With Mother’s Day coming up on Sunday, there’s no better time to read about the often ambivalent relationships between mothers and daughters. There’s a growing shelf of autobiographies dwelling on the complexities of the mother-child bond. Below we’ve chosen four terrific memoirs that illuminate that fine line between mothering and smothering.
The Year My Mother Came Back, by Alice Eve Cohen (2015)
There’s gentle magic realism in this mother-daughter memoir. The year of the title has two meanings: first was the last year of Louise Cohen’s life, when she and Alice reached a détente in their tense relationship. But then, nearly three decades later, Louise kept “coming back” during the difficult year that forms the kernel of the memoir—a year in which Cohen’s younger daughter, Eliana, had a leg-lengthening surgery; her adopted older daughter, Julia, met her birth mother; and Cohen herself underwent treatment for breast cancer. During radiation sessions, when she had to lie perfectly still for 10 minutes at a time, her departed mother would come and chat with her, reassuring her she was doing a good job.
“I’m acclimating to the sufficiency of imperfection, settling for being adequate, which is not so bad, in the scheme of things. My mother taught me that. She’s still teaching me that,” Cohen concludes. Wry and heartfelt, this is a wonderful book about motherhood in all its complexity. The magic realism is an added delight. Whatever your relationship, past or present, with your mother, this would make for heartwarming and humorous reading as Mother’s Day approaches.
What Comes Next and How to Like It, by Abigail Thomas (2015)

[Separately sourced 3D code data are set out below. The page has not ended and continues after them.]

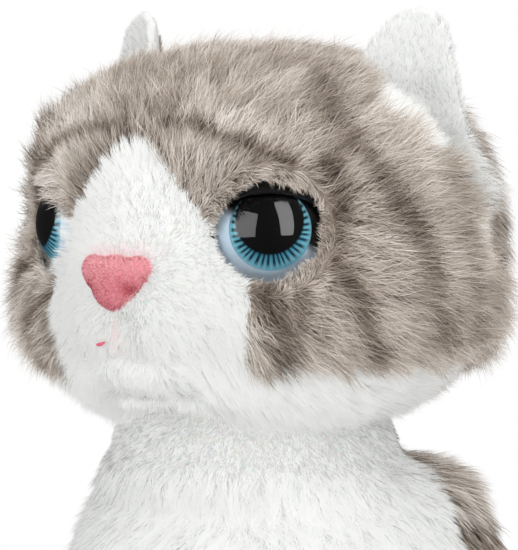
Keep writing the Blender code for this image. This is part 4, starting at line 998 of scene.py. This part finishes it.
def mouth_line():
    """A thin pink line between muzzle and chin."""
    pink = mat_plain("mouth_pink", srgb("#e0647c"), 0.7, 0.2)
    path = catmull(MOUTH, 10, False)
    along = unit(np.gradient(path, axis=0))
    across = unit(np.cross(along, UP))
    over = np.cross(along, across)
    radius = 0.55 * np.sin(np.linspace(0.05, np.pi - 0.05, len(path))) ** 0.5
    turn = np.linspace(0, 2 * np.pi, 16, endpoint=False)[None, :, None]
    points, faces = grid_mesh(path[:, None] + radius[:, None, None] * (
        np.cos(turn) * across[:, None] + np.sin(turn) * over[:, None]))
    make_piece("mouth_line", points, faces, "head", [pink])


nose_pad()
mouth_line()

# --- Ears

EAR_YAW = math.radians(30)
EAR_OUT = np.array([math.sin(EAR_YAW), -math.cos(EAR_YAW), 0])
EAR_SIDE = np.array([math.cos(EAR_YAW), math.sin(EAR_YAW), 0])
EAR_ORIGIN = np.array([52.0, 10.0, 240.0])
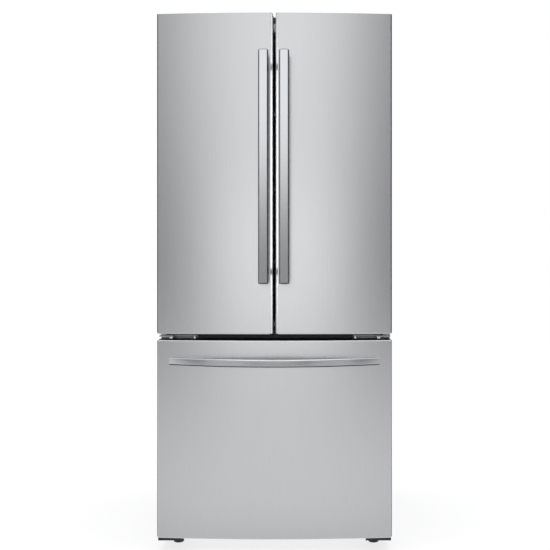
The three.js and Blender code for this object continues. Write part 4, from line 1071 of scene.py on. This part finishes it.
def studio():
    """Studio sky: a broad bright panel ahead, dim beside it, bright at the sides, dim behind."""
    world = bpy.data.worlds.new("studio")
    bpy.context.scene.world = world
    world.use_nodes = True
    tree = world.node_tree
    background = tree.nodes["Background"]
    coords = tree.nodes.new("ShaderNodeTexCoord")
    split = tree.nodes.new("ShaderNodeSeparateXYZ")
    link(tree, coords, "Generated", split, "Vector")
    ahead = maths(tree, "MULTIPLY", curve(tree, split, "X", AHEAD), curve(tree, split, "Z", BAND))
    aside = maths(tree, "MULTIPLY", curve(tree, split, "X", ASIDE), curve(tree, split, "Z", TALL))
    low = maths(tree, "MULTIPLY", maths(tree, "ADD", ahead, aside), curve(tree, split, "Y", REAR))
    strength = maths(tree, "ADD", low, curve(tree, split, "Z", HIGH))
    link(tree, strength, "Value", background, "Strength")
    background.inputs["Color"].default_value = (0.985, 0.995, 1.0, 1)
    seen = tree.nodes.new("ShaderNodeBackground")
    seen.inputs["Color"].default_value = (1, 1, 1, 1)
    path = tree.nodes.new("ShaderNodeLightPath")
    choose = tree.nodes.new("ShaderNodeMixShader")
    link(tree, path, "Is Camera Ray", choose, "Fac")
    link(tree, background, "Background", choose, 1)
    link(tree, seen, "Background", choose, 2)
    link(tree, choose, "Shader", tree.nodes["World Output"], "Surface")


studio()


def lamp(name, at, to, size, power):
    """Rectangular lamp at a point, aimed at another, unseen by the camera."""
    light = bpy.data.lights.new(name, "AREA")
    light.shape = "RECTANGLE"
    light.size, light.size_y = size
    light.energy = power
    obj = bpy.data.objects.new(name, light)
    obj.location = at
    obj.rotation_euler = (Vector(to) - Vector(at)).to_track_quat("-Z", "Y").to_euler()
    bpy.context.scene.collection.objects.link(obj)
    obj.visible_camera = False
    return obj


def collect(name, *pieces):
    """Collection of pieces, for a lamp to be linked to."""
    group = bpy.data.collections.new(name)
    for piece in pieces:
        group.objects.link(bpy.data.objects[piece])
    return group


lamp("overhead", (0, -0.6, 4.2), (0, 0, 0), (3, 3), 40)
panel = lamp("low_panel", (-0.2, -5.4, 0.80), (-0.05, 0, 0.80), (2.4, 1.3), 8.8)
edges = collect("edges", "left_gap_edge", "right_gap_edge")
sheets = collect("sheets", "left_door_front", "right_door_front", "drawer_front")
bow = collect("bow", "drawer_handle_bow")
panel.light_linking.receiver_collection = sheets
FRONT_Y = -0.42
STRIP_Z = 1.45
STRIPS = {"left": (-0.83, 24), "right": (-1.16, 14)}  # y and power
for side, sign in SIDES:
    y, power = STRIPS[side]
    at, to = (sign * 3.2, y, STRIP_Z), (0, FRONT_Y, STRIP_Z)
    strip = lamp(f"{side}_strip", at, to, (1.2, 1.6), power)
    strip.light_linking.receiver_collection = edges
    strip.light_linking.blocker_collection = edges
    at, to = (sign * 1.85, -3.7, 0.7), (sign * 0.19, FRONT_Y, 0.6)
    glint = lamp(f"{side}_glint", at, to, (1.5, 0.9), 2.4)
    glint.light_linking.receiver_collection = bow

# ---- hand over ----
bpy.context.view_layer.update()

Thomas writes beautifully episodic memoirs in which chapters are often just a few sentences or paragraphs long. The overarching theme of this short book is Thomas’s 30-year friendship with Chuck, whom she met when they were colleagues at a publishing company. Many years afterwards, Thomas was astonished to find out that Chuck had been cheating on his wife—with her own daughter, Catherine. Negotiating her loyalties to these two loved ones has been one of the central challenges of Thomas’s recent life.
Are You My Mother? by Alison Bechdel (2012)
“I am not ultimately interested in writing fiction. I can’t make things up. Or rather, I can only make things up about things that have already happened,” writes Bechdel, a MacArthur Genius Award recipient. In this second memoir in graphic novel form (her first, Fun Home, told the story of her father’s early death and her own coming out and won Stonewall and Lambda Awards), Bechdel submits her relationship with her mother to intense psychological scrutiny. In strips of comics colored exclusively in shades of red and grey, Bechdel details therapy sessions, explores psychoanalyst Donald Winnicott’s theories of maternal bonding, and engages with literary reflections on the development of the self vs. the (m)other, especially Virginia Woolf’s To the Lighthouse.
Bechdel’s mother once told her “The self has no place in good writing”; Bechdel counters that the self is the only subject that she truly knows, but by extrapolating from the personal she can approach the universal: “If you write minutely and rigorously enough about your own life . . . you can transcend your particular self.”
Why Be Happy When You Could Be Normal? by Jeanette Winterson (2012)
Winterson’s memoir is like a ‘making of’ account of her lesbian coming-of-age novel, Oranges are Not the Only Fruit (1985). What really happened was even worse in terms of the cruelty and rejection in Winterson’s adolescence. Mrs. Winterson, her adoptive mother, is portrayed as larger-than-life and full of idiosyncrasies—besotted with murder mysteries, prudish about sex, fanatical about religion, and convinced of her daughter’s wrongness.
This book is an attempt to understand Mrs. Winterson, but it is also the mission to find Winterson’s birth mother—and to reconcile the various women who have influenced her life. The lifelong search for a mother is like a mythological archetype, with Winterson taking on the role of questing heroine. Punchy prose, memorable scenes and characters, and an emotionally honest account of the subject’s journey through life’s vicissitudes make this top-notch autobiographical writing.
Further reading: Anne Lamott’s memoirs often reference her difficult relationship with her mother; her Salon article, “Why I Hate Mother’s Day,” deplores America’s sentimentalization of motherhood.